Soon after
Tom Read became our eighth dean in 1995 (we hope to name our tenth dean
soon), he suggested that a photographer take “head shots” of each
faculty member. Faculty members then were invited to add one or two
quotations or statements to the picture that might reflect something
about that person. These pictures now hang on a wall just inside the
entrance to our law school. These are the same “head shots” that you
will find if you scroll through our online faculty roster. Many colleagues penned their own thoughts, while others quoted from a
diverse collection of famous people, including Woody Allen, Maya
Angelou, Winston Churchill, Confucius, Emily Dickinson, Albert
Einstein, Ralph Waldo Emerson, Robert Frost, Helen Keller, Abraham
Lincoln, Henry Wadsworth Longfellow, Will Rogers, Mother Teresa, Henry
David Thoreau, Leo Tolstoy, Walt Whitman, and Frank Zappa. But the
most popular source of borrowed material came from the Bible.
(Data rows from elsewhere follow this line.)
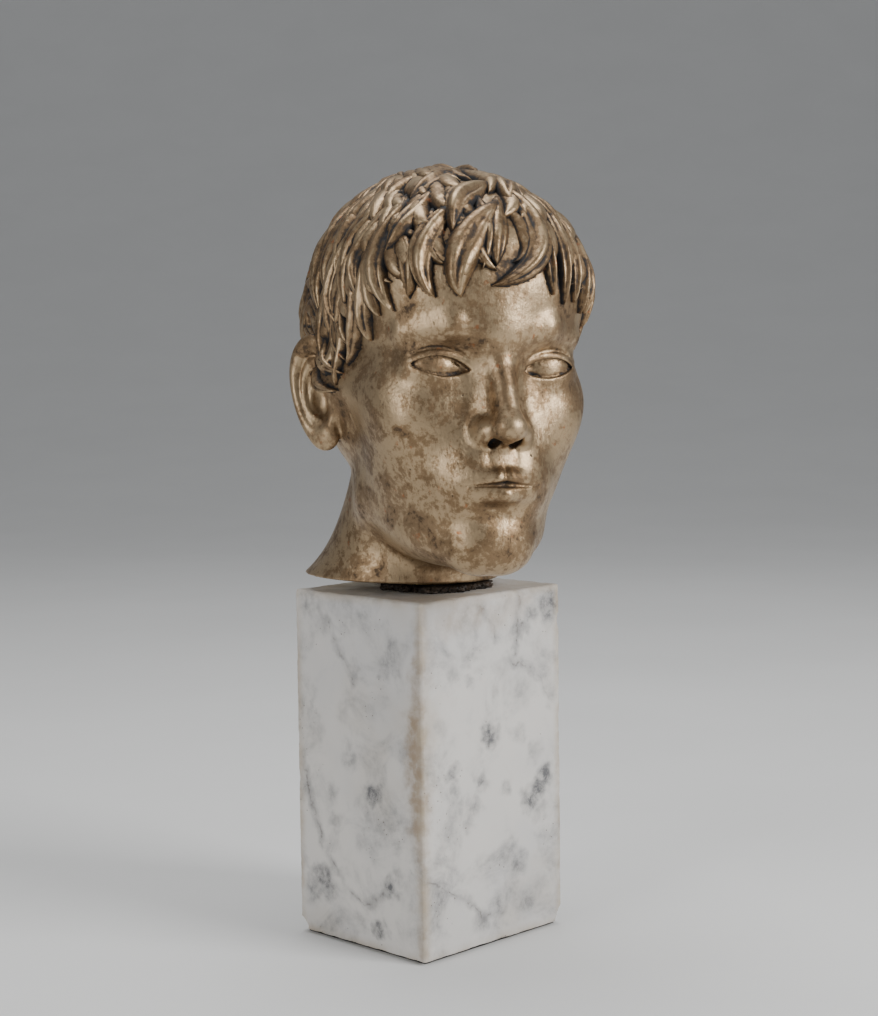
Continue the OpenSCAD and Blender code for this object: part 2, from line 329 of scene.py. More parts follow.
def hairline(angle):
    """How far down the hairline lies at each angle round the crown."""
    turn, down = round_and_down(np.array(HAIRLINE, float))
    return np.interp(np.abs(angle), turn, down)


def spines(locks):
    """The middle line of each lock, through its root, its middle and its tip."""
    root, middle, tip = (on_scalp(root_at(locks[k], locks[k + "_down"]), 4)[0][:, None]
                         for k in ("root", "middle", "tip"))
    pull = 2 * middle - (root + tip) / 2
    t = np.linspace(0, 1, LOCK_ROWS)[None, :, None]
    return on_scalp((1 - t) ** 2 * root + 2 * t * (1 - t) * pull + t ** 2 * tip, 4)


def lock_mesh(locks):
    """Closed locks: pointed crescents, ridged along their length. Returns the points, the faces and
    how deep each point lies in a groove, from 0 to 1."""
    line, normals = spines(locks)
    count = len(line)
    s = np.linspace(0, 1, LOCK_ROWS)[None, :, None]
    t = np.linspace(-1, 1, LOCK_ACROSS)[None, None]
    along = unit(np.gradient(line, axis=1))
    across = unit(np.cross(normals, along))
    wide = (0.25 + 0.75 * np.clip(s / 0.38, 0, 1) ** 0.7) * np.clip(1 - s ** 2.6, 0, 1) ** 0.85 + 0.02
    half = locks["width"][:, None, None] / 2 * wide * t
    foot, up = on_scalp(line[:, :, None] + across[:, :, None] * half[..., None], 1)
    dome = np.clip(1 - np.abs(t) ** 2.2, 0, 1) ** 0.62
    wave = np.pi * locks["strands"][:, None, None] / 2 * (t + 1) + locks["phase"][:, None, None] + 0.7 * s
    deep = (1 - np.abs(np.sin(wave))) ** 1.6 * dome ** 0.6 * np.clip((s - 0.06) / 0.2, 0, 1)
    deep = deep * np.clip((1 - s) / 0.2, 0, 1)
    rise = 0.42 + 0.58 * np.clip(s / 0.55, 0, 1) ** 0.9
    tip = np.clip((1 - s) / 0.30, 0, 1) ** 0.55
    lift = locks["height"][:, None, None] * rise * (0.30 + 0.70 * tip)
    high = lift * dome - locks["height"][:, None, None] * 0.34 * deep * tip - 3.4 * (1 - dome) + 0.2
    points = foot + up * high[..., None]
    under = foot[:, :, [0, -1]] - up[:, :, [0, -1]] * 4
    hollow = np.maximum(deep, (1 - dome) ** 0.9)
    hollow = np.clip(np.maximum(hollow, np.clip(1 - s / 0.2, 0, 1) * 0.7), 0, 1)
    block = np.concatenate([points.reshape(count, -1, 3), under.reshape(count, -1, 3)], 1)
    depth = np.concatenate([hollow.reshape(count, -1), np.ones((count, LOCK_ROWS * 2))], 1)
    faces, top = [], LOCK_ROWS * LOCK_ACROSS
    for i in range(LOCK_ROWS - 1):
        left, right, low = i * LOCK_ACROSS, (i + 1) * LOCK_ACROSS - 1, top + 2 * i
        faces += [(a, a + LOCK_ACROSS, a + LOCK_ACROSS + 1, a + 1) for a in range(left, right)]
        faces.append((left, low, low + 2, left + LOCK_ACROSS))
        faces.append((right, right + LOCK_ACROSS, low + 3, low + 1))
        faces.append((low, low + 1, low + 3, low + 2))
    last = top - LOCK_ACROSS
    faces.append((top + 1, top) + tuple(range(LOCK_ACROSS)))
    faces.append((top + 2 * LOCK_ROWS - 2, top + 2 * LOCK_ROWS - 1) + tuple(range(top - 1, last - 1, -1)))
    size = block.shape[1]
    every = [tuple(v + k * size for v in f) for k in range(count) for f in faces]
    return block.reshape(-1, 3), every, depth.reshape(-1)


FRINGE_SIDES = 68                         # the fringe's own locks fill the front to this angle
FRINGE_UP = 58                            # and up to this many degrees above the hairline
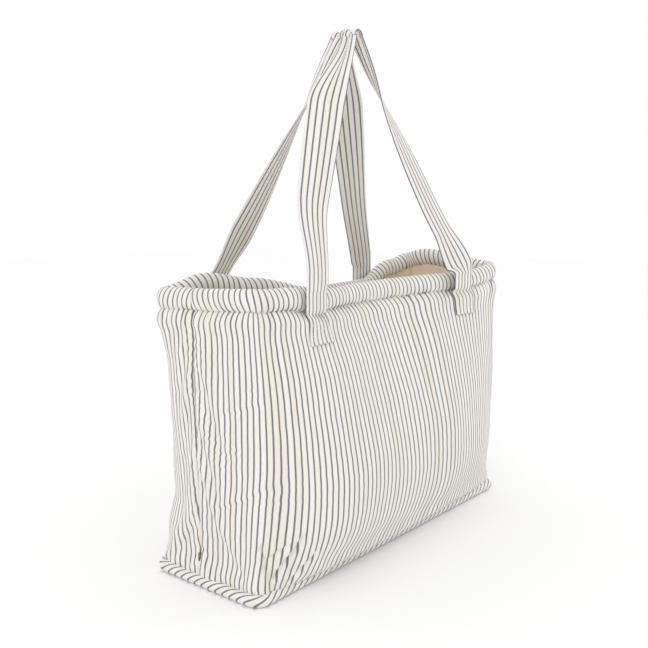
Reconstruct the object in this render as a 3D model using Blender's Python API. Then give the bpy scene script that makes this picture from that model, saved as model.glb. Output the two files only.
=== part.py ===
"""Large quilted cotton tote bag: padded walls between a seamed outer cover and a lining, a stuffed
roll round the mouth, piping round the base, and two flat shoulder straps sewn to the long sides.

Metres, +Z up. X runs along the bag, -Y is the front, and the origin is at the middle of the base,
on the surface that the bag stands on. The straps stand up and lean together, as on a hook.
"""

import math

import bmesh
import bpy
import numpy as np
from mathutils import Vector

# Driving dimensions of the body
LENGTH = 0.591  # over the base piping
DEPTH = 0.197  # over the base piping
HEIGHT = 0.380  # floor to the top of the rim roll, at its plain height
PIPING_RADIUS = 0.008
ROLL_HALF_THICK = 0.011
ROLL_HALF_TALL = 0.014

# Layers of the wall, from its outer face inwards
CLOTH = 0.0012
WADDING = 0.0045
LINING = 0.0010
GAP = 0.0004  # between pieces that touch
FILLER_EASE = 0.0010  # between a filler and the flat facets of its cover
WALL = CLOTH + GAP + WADDING + GAP + LINING

# The wall's outer face
FOOT_INSET = 0.0143  # from the outside of the piping to the wall's lower edge
WALL_FOOT = 0.0140  # height of the wall's lower edge
FOOT_CORNER = 0.008
TOP_CORNER = 0.026
TOP_HALF_LENGTH = LENGTH / 2 - 0.0045
TOP_HALF_DEPTH = 0.0925
BELLY = 0.053  # how far each long side swells past the line from foot to rim
BELLY_PEAK = 0.31  # the share of the height where it swells most
BELLY_LEAN = 0.25  # how much fuller the left end of the belly is than its middle
END_SWELL = 0.004
SEAM_Y = {"left": 0.010, "right": 0.0}  # where the side seams stand across each end
SEAM_GAP = 0.0002

# The rim rises and falls: (share of the way round from the left side seam, lift over HEIGHT).
# The share runs past the front first: 0.06 and 0.44 are the front corners, 0.56 and 0.94 the back ones.
RIM_LIFT = (
    (0.00, 0.006), (0.06, 0.010), (0.10, 0.009), (0.15, 0.000), (0.28, 0.001), (0.34, 0.008),
    (0.38, 0.005), (0.45, 0.013), (0.53, 0.029), (0.57, 0.021), (0.60, 0.012), (0.66, -0.014),
    (0.77, -0.014), (0.84, 0.005), (0.89, 0.016), (0.94, 0.002),
)  # fmt: skip
FRONT_PULL = 0.027  # how far the middle of the front rim is drawn in
BACK_PULL = 0.0345
FRONT_PULL_HALF = 0.240  # half the length of rim that it draws in
BACK_PULL_HALF = 0.220

# Straps
STRAP_WIDTH = 0.050
STRAP_THICK = 0.003
STRAP_APEX_WIDTH = 0.0275  # where the strap is bunched over a hook
FOOT_X = {"front": (-0.1705, 0.1795), "back": (-0.1675, 0.1645)}
STRAP_FOOT_Y = 0.0995  # middle of the strap's thickness at its hinge
STRAP_FOOT_Z = 0.380
APEX_X = -0.0035
APEX_Z = 0.7300  # middle of the strap's thickness
APEX_BEND = 0.007
TWIST_POWER = 2.1
PATCH_DROP = 0.040  # from the wall's upper edge to the foot of the sewn patch
PATCH_TALL = 0.030
ROLL_CLEAR = 0.004  # over the wall's upper edge, where the strap is clear of the rim roll
PATCH_GAP = 0.0018
STITCH_THICK = 0.0006
STITCH_WIDTH = 0.0012
STITCH_INSET = 0.005  # from the edges of the patch

# Mesh density
END_STEPS = 2
CORNER_STEPS = 3
LONG_STEPS = 12
WALL_ROWS = 8
TUBE_SIDES = 8
LEG_STEPS = 14
PATCH_COLUMNS = 6
PATCH_ROWS = 4
STITCH_STEPS = 5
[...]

Eight
colleagues quote one or more verses of scripture.
So what
personal statement, or borrowed quotation, would you place beside your
head shot (viewed by your current and prospective students, as well as
numerous online visitors)? And how many folks on your faculty roster
would quote Bible verses? Would the number exceed the 15% at STCL?
My choice of epigram would be easy: "Every lawyer carries inside him the debris of a poet" (from Flaubert's Madame Bovary — «chaque notaire porte en soi les débris d’un poète»). I won't venture a guess as to how many of my colleagues would opt for scripture.